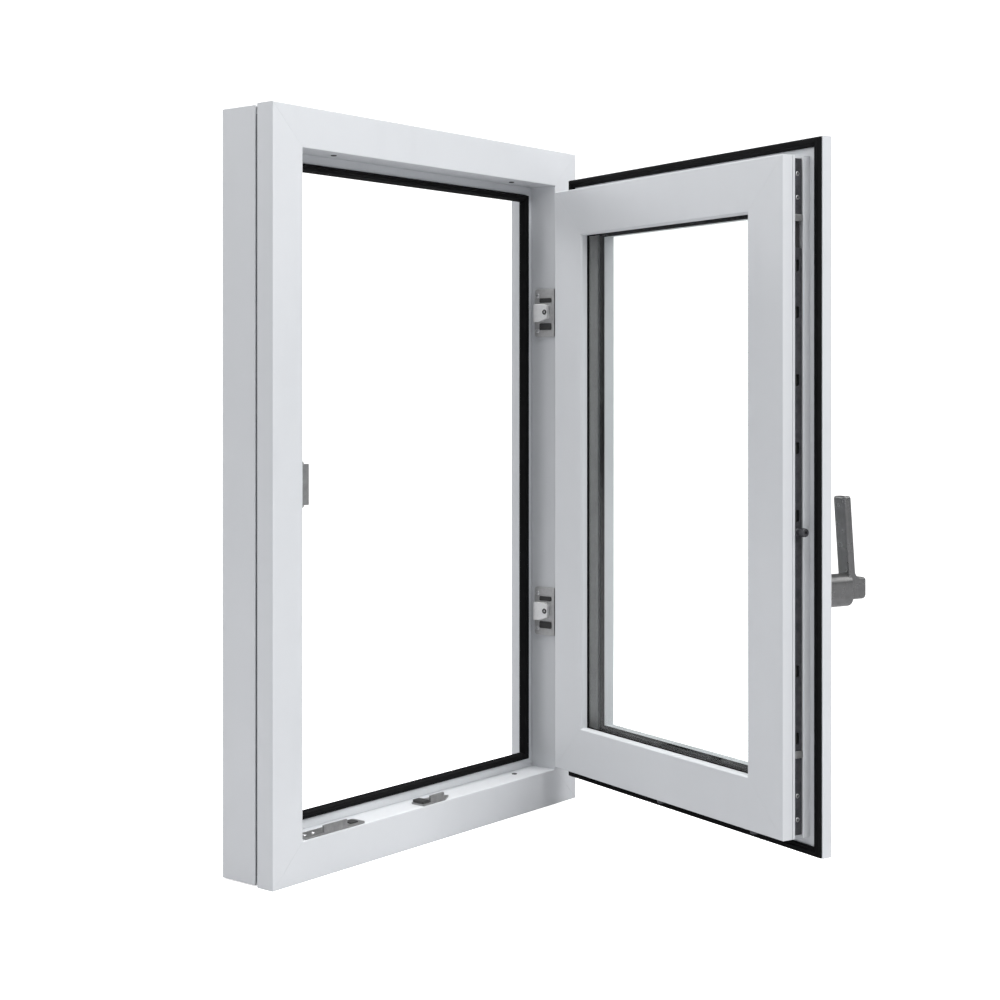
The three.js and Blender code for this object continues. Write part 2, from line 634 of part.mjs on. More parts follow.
function addLock(sash, handle, stileRod, bottomRod) {
  addRods(stileRod, bottomRod);
  addMesh(sash, 'corner_drive_bottom', cornerDrive(false), 'cast');
  addMesh(sash, 'corner_drive_top', cornerDrive(true), 'cast');
  addMesh(sash, 'gearbox', gearbox(), 'cast');
  addMesh(sash, 'handle_rosette', rosette(), 'handle');
  addMesh(handle, 'handle_lever', lever(), 'handle');
  addMesh(handle, 'handle_spindle', squareBar(SPINDLE_HALF, SPINDLE_START, SPINDLE_END), 'zinc');
}

// ---- assembly -------------------------------------------------------------------------------

const casementWindow = new THREE.Group();
casementWindow.position.y = -SEAT_CENTRE;

const frame = new THREE.Group();
const swing = new THREE.Group();
swing.position.set(HINGE_X, HINGE_Y, 0);
swing.rotation.z = OPEN_ANGLE;
casementWindow.add(frame, swing);

/** A group whose contents are drawn where they stand with the sash shut. */
function shutGroup() {
  const group = new THREE.Group();
  group.position.set(-HINGE_X, -HINGE_Y, 0);
  swing.add(group);
  return group;
}

const sash = shutGroup();
const handle = shutGroup();
const stileRod = shutGroup();
const bottomRod = shutGroup();

addFrameRails(frame);
addCentreGasket(frame);
addCornerCleats(frame);
addKeeps(frame);
addHinges(frame, sash);
addSashRails(sash);
addOverlapGasket(sash);
addGlazing(sash);
addLock(sash, handle, stileRod, bottomRod);

export default casementWindow;
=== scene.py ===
"""Looks of the casement window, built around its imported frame.

Pieces are drawn in millimetres with the sash shut: x to the right as seen from the room, v the
depth behind the frame's room face, z up. A rail's section uses u, the distance in from the frame's
outer edge, instead of x or z. Sash pieces are then turned about the hinge line to where it is open.
"""
import json
import math

import bpy
import numpy as np
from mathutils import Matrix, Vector
from mathutils.geometry import tessellate_polygon

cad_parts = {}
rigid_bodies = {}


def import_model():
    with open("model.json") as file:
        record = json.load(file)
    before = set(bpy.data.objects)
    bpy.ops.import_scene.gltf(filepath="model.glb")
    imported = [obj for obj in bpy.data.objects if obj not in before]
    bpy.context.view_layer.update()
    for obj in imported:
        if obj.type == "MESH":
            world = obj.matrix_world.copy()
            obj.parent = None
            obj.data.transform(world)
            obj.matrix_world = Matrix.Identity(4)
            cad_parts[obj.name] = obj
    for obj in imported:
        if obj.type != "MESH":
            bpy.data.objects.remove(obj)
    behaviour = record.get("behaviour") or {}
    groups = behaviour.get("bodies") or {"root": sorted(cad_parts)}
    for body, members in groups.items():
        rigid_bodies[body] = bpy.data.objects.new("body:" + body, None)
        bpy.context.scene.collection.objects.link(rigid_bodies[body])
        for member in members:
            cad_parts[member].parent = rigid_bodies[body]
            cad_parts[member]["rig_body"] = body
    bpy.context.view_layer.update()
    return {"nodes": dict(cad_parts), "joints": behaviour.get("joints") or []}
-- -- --
The lines above should be duplicated exactly.

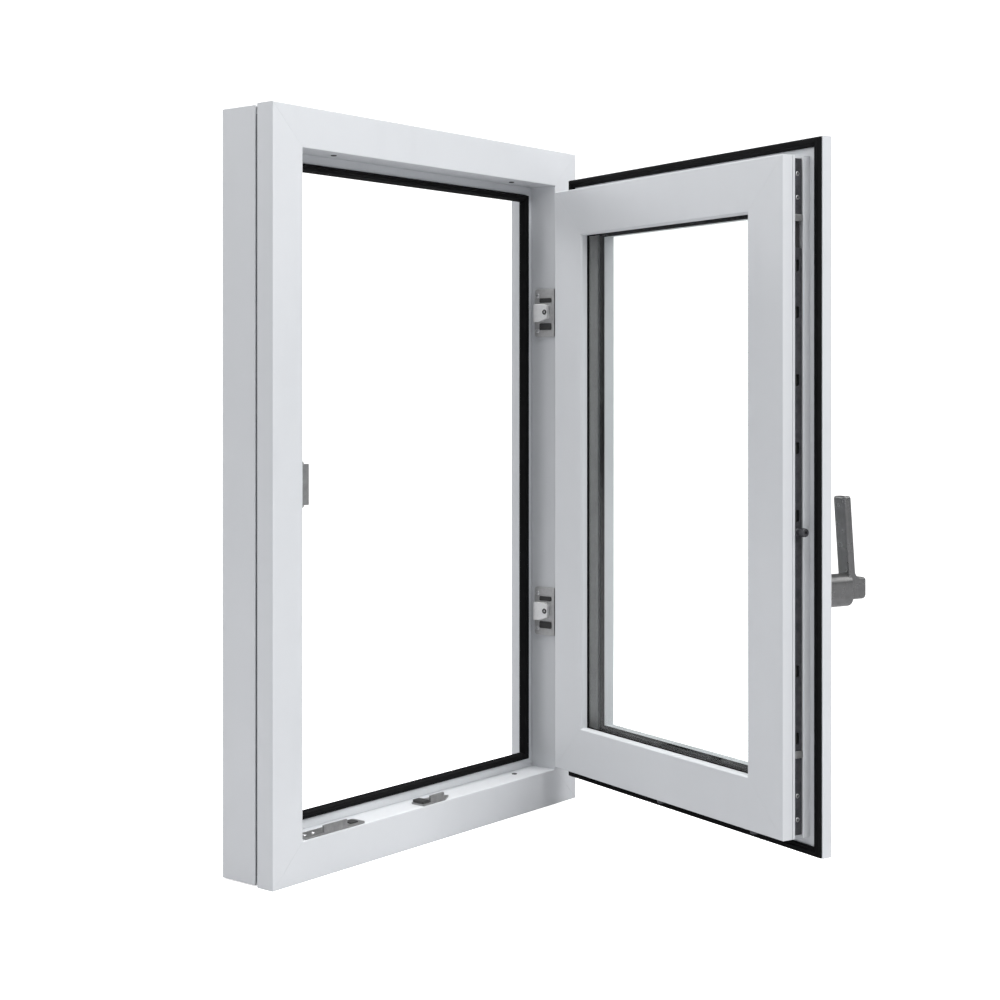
The three.js and Blender code for this object continues. Write part 2, from line 634 of part.mjs on. More parts follow.
function addLock(sash, handle, stileRod, bottomRod) {
  addRods(stileRod, bottomRod);
  addMesh(sash, 'corner_drive_bottom', cornerDrive(false), 'cast');
  addMesh(sash, 'corner_drive_top', cornerDrive(true), 'cast');
  addMesh(sash, 'gearbox', gearbox(), 'cast');
  addMesh(sash, 'handle_rosette', rosette(), 'handle');
  addMesh(handle, 'handle_lever', lever(), 'handle');
  addMesh(handle, 'handle_spindle', squareBar(SPINDLE_HALF, SPINDLE_START, SPINDLE_END), 'zinc');
}

// ---- assembly -------------------------------------------------------------------------------

const casementWindow = new THREE.Group();
casementWindow.position.y = -SEAT_CENTRE;

const frame = new THREE.Group();
const swing = new THREE.Group();
swing.position.set(HINGE_X, HINGE_Y, 0);
swing.rotation.z = OPEN_ANGLE;
casementWindow.add(frame, swing);

/** A group whose contents are drawn where they stand with the sash shut. */
function shutGroup() {
  const group = new THREE.Group();
  group.position.set(-HINGE_X, -HINGE_Y, 0);
  swing.add(group);
  return group;
}

const sash = shutGroup();
const handle = shutGroup();
const stileRod = shutGroup();
const bottomRod = shutGroup();

addFrameRails(frame);
addCentreGasket(frame);
addCornerCleats(frame);
addKeeps(frame);
addHinges(frame, sash);
addSashRails(sash);
addOverlapGasket(sash);
addGlazing(sash);
addLock(sash, handle, stileRod, bottomRod);

export default casementWindow;
=== scene.py ===
"""Looks of the casement window, built around its imported frame.

Pieces are drawn in millimetres with the sash shut: x to the right as seen from the room, v the
depth behind the frame's room face, z up. A rail's section uses u, the distance in from the frame's
outer edge, instead of x or z. Sash pieces are then turned about the hinge line to where it is open.
"""
import json
import math

import bpy
import numpy as np
from mathutils import Matrix, Vector
from mathutils.geometry import tessellate_polygon

cad_parts = {}
rigid_bodies = {}


def import_model():
    with open("model.json") as file:
        record = json.load(file)
    before = set(bpy.data.objects)
    bpy.ops.import_scene.gltf(filepath="model.glb")
    imported = [obj for obj in bpy.data.objects if obj not in before]
    bpy.context.view_layer.update()
    for obj in imported:
        if obj.type == "MESH":
            world = obj.matrix_world.copy()
            obj.parent = None
            obj.data.transform(world)
            obj.matrix_world = Matrix.Identity(4)
            cad_parts[obj.name] = obj
    for obj in imported:
        if obj.type != "MESH":
            bpy.data.objects.remove(obj)
    behaviour = record.get("behaviour") or {}
    groups = behaviour.get("bodies") or {"root": sorted(cad_parts)}
    for body, members in groups.items():
        rigid_bodies[body] = bpy.data.objects.new("body:" + body, None)
        bpy.context.scene.collection.objects.link(rigid_bodies[body])
        for member in members:
            cad_parts[member].parent = rigid_bodies[body]
            cad_parts[member]["rig_body"] = body
    bpy.context.view_layer.update()
    return {"nodes": dict(cad_parts), "joints": behaviour.get("joints") or []}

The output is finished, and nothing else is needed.